• Data section
--- --- ---

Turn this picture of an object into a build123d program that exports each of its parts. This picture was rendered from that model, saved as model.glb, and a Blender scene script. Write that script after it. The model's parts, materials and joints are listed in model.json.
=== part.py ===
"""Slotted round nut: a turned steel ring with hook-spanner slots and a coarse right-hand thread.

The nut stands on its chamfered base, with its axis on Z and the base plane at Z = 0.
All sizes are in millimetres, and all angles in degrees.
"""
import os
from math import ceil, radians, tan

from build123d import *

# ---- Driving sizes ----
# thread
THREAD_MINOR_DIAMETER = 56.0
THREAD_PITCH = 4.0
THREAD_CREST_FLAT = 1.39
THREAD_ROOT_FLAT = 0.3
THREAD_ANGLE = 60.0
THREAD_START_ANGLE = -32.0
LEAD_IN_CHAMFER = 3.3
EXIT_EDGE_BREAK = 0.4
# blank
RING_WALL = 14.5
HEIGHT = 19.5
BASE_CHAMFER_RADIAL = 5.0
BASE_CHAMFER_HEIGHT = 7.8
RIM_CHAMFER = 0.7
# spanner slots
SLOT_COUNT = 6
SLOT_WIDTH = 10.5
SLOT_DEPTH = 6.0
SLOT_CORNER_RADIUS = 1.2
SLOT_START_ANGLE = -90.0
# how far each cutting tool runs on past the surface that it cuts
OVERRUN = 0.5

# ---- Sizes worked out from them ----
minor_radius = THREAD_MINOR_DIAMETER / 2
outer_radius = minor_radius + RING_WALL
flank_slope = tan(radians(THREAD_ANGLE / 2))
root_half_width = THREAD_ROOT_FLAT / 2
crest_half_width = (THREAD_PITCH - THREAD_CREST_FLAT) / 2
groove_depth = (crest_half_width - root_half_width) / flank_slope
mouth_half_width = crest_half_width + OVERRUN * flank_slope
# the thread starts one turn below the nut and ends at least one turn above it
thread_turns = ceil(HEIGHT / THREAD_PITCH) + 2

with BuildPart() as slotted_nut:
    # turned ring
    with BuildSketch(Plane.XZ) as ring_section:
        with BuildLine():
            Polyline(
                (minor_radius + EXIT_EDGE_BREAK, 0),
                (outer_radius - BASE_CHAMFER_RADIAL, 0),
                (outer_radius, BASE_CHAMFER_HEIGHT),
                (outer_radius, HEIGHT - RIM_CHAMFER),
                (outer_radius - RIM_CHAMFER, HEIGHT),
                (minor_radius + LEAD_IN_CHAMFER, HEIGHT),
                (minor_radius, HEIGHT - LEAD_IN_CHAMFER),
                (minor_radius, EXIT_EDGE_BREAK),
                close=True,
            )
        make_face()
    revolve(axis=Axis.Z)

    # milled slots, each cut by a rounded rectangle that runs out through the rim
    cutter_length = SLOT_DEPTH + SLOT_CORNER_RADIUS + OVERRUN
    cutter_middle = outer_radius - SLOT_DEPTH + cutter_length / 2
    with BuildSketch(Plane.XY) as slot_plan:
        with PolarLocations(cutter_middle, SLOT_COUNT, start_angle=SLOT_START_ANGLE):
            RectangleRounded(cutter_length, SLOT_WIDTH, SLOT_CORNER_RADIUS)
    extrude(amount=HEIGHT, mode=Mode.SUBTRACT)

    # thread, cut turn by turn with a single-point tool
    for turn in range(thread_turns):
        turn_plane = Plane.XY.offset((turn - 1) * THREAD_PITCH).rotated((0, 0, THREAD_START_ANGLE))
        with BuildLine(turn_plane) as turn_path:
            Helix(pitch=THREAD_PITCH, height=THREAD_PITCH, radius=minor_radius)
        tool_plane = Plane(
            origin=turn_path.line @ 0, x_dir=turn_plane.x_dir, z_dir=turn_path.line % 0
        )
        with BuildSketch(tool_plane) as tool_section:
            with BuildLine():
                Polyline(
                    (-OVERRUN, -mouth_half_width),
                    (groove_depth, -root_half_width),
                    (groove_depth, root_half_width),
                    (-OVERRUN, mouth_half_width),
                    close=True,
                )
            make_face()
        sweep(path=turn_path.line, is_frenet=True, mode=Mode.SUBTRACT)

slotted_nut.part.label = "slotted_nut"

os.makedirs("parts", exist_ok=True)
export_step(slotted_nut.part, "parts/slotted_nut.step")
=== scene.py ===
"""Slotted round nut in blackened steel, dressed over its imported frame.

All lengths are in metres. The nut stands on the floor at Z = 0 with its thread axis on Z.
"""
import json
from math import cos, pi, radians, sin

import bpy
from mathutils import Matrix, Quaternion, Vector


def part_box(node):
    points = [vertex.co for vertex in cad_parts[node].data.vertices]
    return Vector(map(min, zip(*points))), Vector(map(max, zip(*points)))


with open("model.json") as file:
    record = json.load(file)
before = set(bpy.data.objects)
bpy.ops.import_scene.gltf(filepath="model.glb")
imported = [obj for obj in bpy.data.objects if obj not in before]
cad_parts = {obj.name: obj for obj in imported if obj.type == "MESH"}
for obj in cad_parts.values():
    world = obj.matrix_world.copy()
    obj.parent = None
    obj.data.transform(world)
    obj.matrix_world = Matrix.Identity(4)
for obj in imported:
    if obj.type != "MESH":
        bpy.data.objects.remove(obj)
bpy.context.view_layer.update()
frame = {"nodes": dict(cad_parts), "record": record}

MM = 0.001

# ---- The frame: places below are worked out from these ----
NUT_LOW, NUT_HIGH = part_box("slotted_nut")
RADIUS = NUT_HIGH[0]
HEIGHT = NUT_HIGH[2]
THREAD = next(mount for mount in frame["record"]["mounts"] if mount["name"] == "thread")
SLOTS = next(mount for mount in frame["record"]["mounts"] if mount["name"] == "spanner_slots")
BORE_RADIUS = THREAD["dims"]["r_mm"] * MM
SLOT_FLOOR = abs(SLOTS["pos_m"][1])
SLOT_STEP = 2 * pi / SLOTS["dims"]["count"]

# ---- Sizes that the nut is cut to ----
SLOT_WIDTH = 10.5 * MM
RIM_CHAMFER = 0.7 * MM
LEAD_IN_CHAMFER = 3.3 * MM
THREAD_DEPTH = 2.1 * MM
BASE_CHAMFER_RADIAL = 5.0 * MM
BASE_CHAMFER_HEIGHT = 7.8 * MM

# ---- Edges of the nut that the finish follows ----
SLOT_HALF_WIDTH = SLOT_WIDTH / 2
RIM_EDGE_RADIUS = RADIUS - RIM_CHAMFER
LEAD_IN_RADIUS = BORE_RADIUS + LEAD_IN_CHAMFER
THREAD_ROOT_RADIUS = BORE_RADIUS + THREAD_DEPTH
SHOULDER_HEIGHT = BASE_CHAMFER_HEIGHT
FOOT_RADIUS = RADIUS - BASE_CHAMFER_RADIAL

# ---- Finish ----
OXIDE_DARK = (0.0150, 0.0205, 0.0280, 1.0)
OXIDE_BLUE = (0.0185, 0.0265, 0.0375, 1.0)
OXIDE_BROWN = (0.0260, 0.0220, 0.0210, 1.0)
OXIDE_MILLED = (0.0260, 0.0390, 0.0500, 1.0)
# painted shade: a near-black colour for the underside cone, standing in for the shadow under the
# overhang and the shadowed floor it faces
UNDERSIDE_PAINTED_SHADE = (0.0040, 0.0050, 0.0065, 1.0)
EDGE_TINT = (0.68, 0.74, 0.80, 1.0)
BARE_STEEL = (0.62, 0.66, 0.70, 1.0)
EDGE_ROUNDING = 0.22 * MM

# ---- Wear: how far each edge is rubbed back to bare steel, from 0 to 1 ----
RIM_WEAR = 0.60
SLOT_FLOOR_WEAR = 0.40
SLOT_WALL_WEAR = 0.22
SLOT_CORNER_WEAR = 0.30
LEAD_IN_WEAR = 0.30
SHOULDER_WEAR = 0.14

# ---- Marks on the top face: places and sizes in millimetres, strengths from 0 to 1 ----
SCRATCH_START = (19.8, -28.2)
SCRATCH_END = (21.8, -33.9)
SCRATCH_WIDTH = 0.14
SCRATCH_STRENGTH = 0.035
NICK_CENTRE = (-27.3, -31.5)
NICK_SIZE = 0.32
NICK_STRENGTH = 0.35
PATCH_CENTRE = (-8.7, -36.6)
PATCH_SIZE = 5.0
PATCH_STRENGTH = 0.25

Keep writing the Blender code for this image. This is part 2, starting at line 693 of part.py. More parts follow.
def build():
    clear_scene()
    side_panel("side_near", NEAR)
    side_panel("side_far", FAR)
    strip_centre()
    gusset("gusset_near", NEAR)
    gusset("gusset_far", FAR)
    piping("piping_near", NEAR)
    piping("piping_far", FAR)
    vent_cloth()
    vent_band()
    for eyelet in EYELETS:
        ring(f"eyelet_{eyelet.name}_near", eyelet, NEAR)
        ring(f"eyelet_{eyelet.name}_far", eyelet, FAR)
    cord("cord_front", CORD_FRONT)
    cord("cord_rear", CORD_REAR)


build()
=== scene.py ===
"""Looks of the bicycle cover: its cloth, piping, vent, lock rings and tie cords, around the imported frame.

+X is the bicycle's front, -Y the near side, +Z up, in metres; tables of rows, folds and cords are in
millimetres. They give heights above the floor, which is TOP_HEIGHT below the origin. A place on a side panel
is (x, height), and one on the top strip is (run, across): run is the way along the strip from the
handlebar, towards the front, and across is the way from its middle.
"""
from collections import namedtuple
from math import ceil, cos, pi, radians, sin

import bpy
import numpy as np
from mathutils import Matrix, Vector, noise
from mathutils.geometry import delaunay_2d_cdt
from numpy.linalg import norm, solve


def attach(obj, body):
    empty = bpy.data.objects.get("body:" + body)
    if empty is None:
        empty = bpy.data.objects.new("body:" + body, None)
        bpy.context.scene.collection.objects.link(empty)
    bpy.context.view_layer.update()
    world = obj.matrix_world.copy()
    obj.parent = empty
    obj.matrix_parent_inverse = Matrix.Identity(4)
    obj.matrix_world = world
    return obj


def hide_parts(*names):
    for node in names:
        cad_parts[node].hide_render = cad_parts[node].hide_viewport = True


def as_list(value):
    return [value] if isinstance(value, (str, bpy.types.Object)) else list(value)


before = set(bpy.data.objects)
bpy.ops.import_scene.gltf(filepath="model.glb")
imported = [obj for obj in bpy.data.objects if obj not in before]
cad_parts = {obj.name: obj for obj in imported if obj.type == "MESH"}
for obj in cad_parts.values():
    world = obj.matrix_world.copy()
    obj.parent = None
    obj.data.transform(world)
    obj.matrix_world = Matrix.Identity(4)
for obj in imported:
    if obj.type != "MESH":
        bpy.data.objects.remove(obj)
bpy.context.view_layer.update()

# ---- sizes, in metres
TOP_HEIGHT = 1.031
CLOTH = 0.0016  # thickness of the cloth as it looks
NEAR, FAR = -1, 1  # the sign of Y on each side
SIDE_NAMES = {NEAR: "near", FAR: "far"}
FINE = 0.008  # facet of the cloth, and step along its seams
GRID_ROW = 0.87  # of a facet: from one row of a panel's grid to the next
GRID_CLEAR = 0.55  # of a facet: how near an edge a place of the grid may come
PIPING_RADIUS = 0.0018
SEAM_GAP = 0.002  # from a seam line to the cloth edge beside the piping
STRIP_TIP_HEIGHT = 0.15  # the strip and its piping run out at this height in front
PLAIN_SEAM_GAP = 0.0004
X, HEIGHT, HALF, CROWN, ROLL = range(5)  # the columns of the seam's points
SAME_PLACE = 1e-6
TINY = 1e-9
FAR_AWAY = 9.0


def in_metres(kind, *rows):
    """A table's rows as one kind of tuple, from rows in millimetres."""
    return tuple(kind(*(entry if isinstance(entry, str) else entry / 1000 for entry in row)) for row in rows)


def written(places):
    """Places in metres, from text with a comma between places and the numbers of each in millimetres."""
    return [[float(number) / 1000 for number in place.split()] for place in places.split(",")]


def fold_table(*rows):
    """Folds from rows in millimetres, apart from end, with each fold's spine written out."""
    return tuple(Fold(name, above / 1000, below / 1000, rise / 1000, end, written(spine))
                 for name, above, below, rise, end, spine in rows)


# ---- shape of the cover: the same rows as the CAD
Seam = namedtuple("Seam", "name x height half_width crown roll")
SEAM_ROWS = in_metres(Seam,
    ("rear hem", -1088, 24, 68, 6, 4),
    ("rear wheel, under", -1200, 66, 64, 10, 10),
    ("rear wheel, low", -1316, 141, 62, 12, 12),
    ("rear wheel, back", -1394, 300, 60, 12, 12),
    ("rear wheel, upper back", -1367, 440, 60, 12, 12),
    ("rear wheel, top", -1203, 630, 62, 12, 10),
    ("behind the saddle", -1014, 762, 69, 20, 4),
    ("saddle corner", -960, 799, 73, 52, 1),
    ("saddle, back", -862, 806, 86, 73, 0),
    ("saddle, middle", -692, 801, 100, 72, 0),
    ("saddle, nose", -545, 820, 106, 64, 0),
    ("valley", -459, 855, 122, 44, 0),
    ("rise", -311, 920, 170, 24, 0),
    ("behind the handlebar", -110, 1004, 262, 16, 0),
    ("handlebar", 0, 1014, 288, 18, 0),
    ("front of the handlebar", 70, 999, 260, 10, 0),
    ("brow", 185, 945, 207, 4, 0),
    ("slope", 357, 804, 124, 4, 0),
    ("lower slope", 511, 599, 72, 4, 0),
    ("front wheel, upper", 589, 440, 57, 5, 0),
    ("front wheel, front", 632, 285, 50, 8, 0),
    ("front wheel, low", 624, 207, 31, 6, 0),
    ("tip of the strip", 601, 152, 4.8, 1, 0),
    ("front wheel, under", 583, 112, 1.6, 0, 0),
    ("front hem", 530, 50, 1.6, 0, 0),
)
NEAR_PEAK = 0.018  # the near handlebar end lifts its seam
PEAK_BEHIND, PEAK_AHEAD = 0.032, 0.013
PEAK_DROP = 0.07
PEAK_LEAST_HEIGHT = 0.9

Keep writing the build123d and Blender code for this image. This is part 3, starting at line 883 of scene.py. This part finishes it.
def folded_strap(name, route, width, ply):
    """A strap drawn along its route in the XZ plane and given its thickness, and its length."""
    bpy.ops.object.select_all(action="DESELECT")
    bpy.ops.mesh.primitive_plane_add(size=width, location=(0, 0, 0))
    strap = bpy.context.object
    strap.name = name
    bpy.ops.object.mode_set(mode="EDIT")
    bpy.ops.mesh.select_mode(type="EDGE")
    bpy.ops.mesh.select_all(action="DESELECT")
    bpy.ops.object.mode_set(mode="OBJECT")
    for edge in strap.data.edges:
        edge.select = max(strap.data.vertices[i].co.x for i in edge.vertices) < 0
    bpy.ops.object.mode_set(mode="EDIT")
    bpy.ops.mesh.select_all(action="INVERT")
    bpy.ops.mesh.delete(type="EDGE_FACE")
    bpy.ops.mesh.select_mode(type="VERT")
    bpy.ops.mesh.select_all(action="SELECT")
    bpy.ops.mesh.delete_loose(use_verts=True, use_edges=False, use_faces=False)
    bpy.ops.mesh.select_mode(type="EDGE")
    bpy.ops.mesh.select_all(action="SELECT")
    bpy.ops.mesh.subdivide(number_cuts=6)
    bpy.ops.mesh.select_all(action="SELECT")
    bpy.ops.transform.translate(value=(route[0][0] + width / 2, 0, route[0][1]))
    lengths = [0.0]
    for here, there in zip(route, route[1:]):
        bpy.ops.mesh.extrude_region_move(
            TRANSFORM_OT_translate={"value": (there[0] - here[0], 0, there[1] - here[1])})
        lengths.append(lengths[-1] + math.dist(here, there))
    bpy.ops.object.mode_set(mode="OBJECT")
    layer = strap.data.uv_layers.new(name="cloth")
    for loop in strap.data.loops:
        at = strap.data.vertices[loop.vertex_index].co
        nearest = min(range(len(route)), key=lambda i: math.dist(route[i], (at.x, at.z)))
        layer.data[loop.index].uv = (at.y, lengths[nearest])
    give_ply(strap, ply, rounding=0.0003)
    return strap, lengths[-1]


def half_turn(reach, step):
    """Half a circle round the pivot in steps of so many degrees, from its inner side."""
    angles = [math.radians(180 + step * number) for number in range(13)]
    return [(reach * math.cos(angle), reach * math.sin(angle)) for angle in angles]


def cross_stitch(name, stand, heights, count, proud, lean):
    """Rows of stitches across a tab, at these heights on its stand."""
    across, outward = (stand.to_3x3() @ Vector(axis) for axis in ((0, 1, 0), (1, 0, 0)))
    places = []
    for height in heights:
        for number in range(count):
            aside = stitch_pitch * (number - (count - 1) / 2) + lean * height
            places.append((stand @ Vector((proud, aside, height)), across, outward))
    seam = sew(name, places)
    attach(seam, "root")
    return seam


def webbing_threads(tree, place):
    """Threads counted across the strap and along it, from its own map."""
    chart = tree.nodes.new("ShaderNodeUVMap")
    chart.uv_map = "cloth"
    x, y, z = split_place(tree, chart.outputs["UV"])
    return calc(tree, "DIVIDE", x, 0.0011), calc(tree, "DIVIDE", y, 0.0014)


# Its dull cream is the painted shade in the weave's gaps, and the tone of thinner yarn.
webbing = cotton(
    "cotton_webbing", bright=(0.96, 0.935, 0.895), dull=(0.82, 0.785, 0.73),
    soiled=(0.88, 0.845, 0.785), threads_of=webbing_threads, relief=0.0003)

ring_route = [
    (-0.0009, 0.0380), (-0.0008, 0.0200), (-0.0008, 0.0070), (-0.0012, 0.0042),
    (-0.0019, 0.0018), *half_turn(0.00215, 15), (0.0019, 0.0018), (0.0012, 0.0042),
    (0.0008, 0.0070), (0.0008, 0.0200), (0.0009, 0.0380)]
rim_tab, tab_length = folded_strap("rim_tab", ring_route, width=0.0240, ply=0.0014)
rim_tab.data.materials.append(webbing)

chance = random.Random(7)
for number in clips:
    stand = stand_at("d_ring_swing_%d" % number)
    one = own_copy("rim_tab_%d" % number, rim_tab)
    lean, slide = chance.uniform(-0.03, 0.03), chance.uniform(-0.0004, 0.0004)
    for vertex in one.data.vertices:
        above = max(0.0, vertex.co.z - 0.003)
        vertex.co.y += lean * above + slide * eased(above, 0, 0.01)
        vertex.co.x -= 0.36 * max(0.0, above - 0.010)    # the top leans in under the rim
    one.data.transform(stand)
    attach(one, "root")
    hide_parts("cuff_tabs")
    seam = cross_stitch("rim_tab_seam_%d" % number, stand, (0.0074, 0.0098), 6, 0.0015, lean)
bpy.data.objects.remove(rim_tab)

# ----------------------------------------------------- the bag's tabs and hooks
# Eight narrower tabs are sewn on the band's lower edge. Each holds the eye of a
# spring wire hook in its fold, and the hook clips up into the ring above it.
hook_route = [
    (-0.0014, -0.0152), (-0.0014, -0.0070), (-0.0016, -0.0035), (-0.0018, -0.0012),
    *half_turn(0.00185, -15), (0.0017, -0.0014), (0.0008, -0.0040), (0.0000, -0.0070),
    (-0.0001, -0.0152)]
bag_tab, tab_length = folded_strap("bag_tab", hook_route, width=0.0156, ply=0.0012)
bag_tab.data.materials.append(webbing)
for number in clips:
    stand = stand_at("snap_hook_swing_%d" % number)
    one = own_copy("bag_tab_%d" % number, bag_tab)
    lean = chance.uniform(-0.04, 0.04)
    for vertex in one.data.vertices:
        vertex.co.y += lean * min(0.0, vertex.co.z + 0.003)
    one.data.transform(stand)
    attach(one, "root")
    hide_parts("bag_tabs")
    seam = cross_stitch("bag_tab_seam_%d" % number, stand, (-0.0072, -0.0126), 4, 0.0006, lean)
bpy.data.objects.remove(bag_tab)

--- --- ---

• Goal
Transcribe the lines above from the one with "# ---- Wear: how" through the one with "from math import ceil, cos, pi, radians, sin". Include both ends and leave out every other line.

• Right answer
# ---- Wear: how far each edge is rubbed back to bare steel, from 0 to 1 ----
RIM_WEAR = 0.60
SLOT_FLOOR_WEAR = 0.40
SLOT_WALL_WEAR = 0.22
SLOT_CORNER_WEAR = 0.30
LEAD_IN_WEAR = 0.30
SHOULDER_WEAR = 0.14

# ---- Marks on the top face: places and sizes in millimetres, strengths from 0 to 1 ----
SCRATCH_START = (19.8, -28.2)
SCRATCH_END = (21.8, -33.9)
SCRATCH_WIDTH = 0.14
SCRATCH_STRENGTH = 0.035
NICK_CENTRE = (-27.3, -31.5)
NICK_SIZE = 0.32
NICK_STRENGTH = 0.35
PATCH_CENTRE = (-8.7, -36.6)
PATCH_SIZE = 5.0
PATCH_STRENGTH = 0.25

Keep writing the Blender code for this image. This is part 2, starting at line 693 of part.py. More parts follow.
def build():
    clear_scene()
    side_panel("side_near", NEAR)
    side_panel("side_far", FAR)
    strip_centre()
    gusset("gusset_near", NEAR)
    gusset("gusset_far", FAR)
    piping("piping_near", NEAR)
    piping("piping_far", FAR)
    vent_cloth()
    vent_band()
    for eyelet in EYELETS:
        ring(f"eyelet_{eyelet.name}_near", eyelet, NEAR)
        ring(f"eyelet_{eyelet.name}_far", eyelet, FAR)
    cord("cord_front", CORD_FRONT)
    cord("cord_rear", CORD_REAR)


build()
=== scene.py ===
"""Looks of the bicycle cover: its cloth, piping, vent, lock rings and tie cords, around the imported frame.

+X is the bicycle's front, -Y the near side, +Z up, in metres; tables of rows, folds and cords are in
millimetres. They give heights above the floor, which is TOP_HEIGHT below the origin. A place on a side panel
is (x, height), and one on the top strip is (run, across): run is the way along the strip from the
handlebar, towards the front, and across is the way from its middle.
"""
from collections import namedtuple
from math import ceil, cos, pi, radians, sin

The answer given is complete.